Your View

Shimon Peres, Sue Blackwell and the University College Union

This is a guest post by a Brummidge alumna

Sue Blackwell likes dressing up in a Palestinian flag from time to time. Leaving aside her questionable fashion sense, she also has her own webpage hosted by a Belgian domain. Dr Blackwell (yes she earned the title in 2007, having begun her academic career in 1983) is a member of the NEC of the University and College Union.

Readers will probably know that Blackwell has a long history of promoting a boycott of Israeli academics. This is the woman who in September 2007 responded to specialist legal advice that an academic boycott of Israeli Universities would be illegal with the words:

“It is quite ridiculous. It is cowardice. It is outrageous and an attack on academic freedom.”

This is the same woman who also threatened legal action against a prominent member of Engage (the anti-racist, anti-boycott group set up to counter left-wing antisemitism).

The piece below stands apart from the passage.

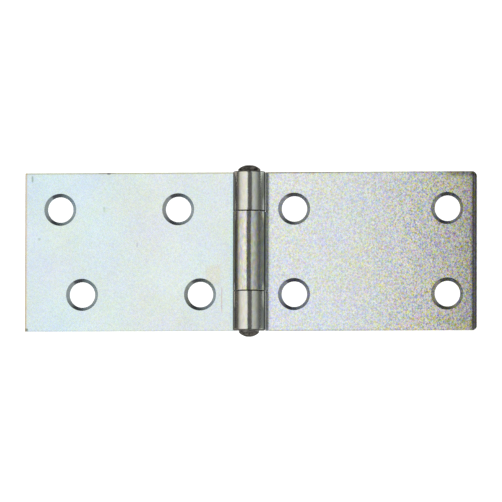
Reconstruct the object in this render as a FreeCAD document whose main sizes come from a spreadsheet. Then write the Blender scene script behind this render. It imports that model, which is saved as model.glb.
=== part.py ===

In the past Blackwell has demanded free speech for Hizbullah and Hamas, but not Engage. Given that Hizbullah is sponsored by the holocaust-denying mullahs of Tehran it should not seem strange that on the UCU activists list Blackwell did not call for David Irving to be banned from speaking in autumn 2007. Here she is in her own words:

Irving, however, is not a member of any far-right party to the best of my knowledge: he is a holocaust denier, which is odious but in my opinion should not be illegal in itself.

In my view we should picket Irving, hand out leaflets etc., but not call for the meeting to be banned UNLESS the BNP has a hand in organising the meeting. (Or unless someone can convince me that he is currently making pronouncements which amount to incitement).

If we are not drawing the line at incitement to racial hatred or racial violence, exactly where DO we draw it? Are we calling for everyone with racist views to be banned? Every holocaust denier? … Do we only call for “no platform” for people we disagree with and demand free speech for everyone else?

Now Blackwell’s stance may seem a little inconsistent with her recent statement on the activists list:

From: Sue Blackwell
Date: Fri, 14 Nov 2008 15:12:56 +0500

Dear XXX,

This call did not originate from me but from civil society organisations in occupied Palestine: I was just forwarding it. Therefore my personal opinions are not particularly important. But for the record:

1. I am in favour of free speech but I believe that free speech carries with it responsibilities, and there must be limits somewhere. I do not support unlimited free speech for racists and fascists because they use it to incite racial violence, which quite rightly is against the law in this country. Nor do I believe in free speech for war criminals, which includes the likes of Peres in my book. Sorry if that offends anyone on the list but I believe it’s important to be morally consistent in such matters

2. An official invitation from an Oxford college to deliver a lecture is not a question of free speech anyway, it’s a question of giving special honours to the person to whom the invitation is issued. Why should special honours be given to a war criminal? PACBI are not saying that Peres should be prevented from expressing his odious opinions – they are just calling for Balliol College to withdraw that specific invitation.

Let’s hope that some human rights lawyers can get an arrest warrant issued for him as soon as he sets foot in the UK.

cheers all,
Sue B

So let me get this right. Sue Blackwell thinks that being prevented from promoting an academic boycott of Israelis is  ‘outrageous and an attack on academic freedom’. Sue Blackwell demands free speech for Hizbullah and Hamas, but not for Engage. Sue Blackwell thinks that David Irving has a right to speak at public meetings. Sue Blackwell does not believe in free speech for Shimon Peres.

Sue Blackwell. Because thinking you’re infallible means never having to admit you’re wrong.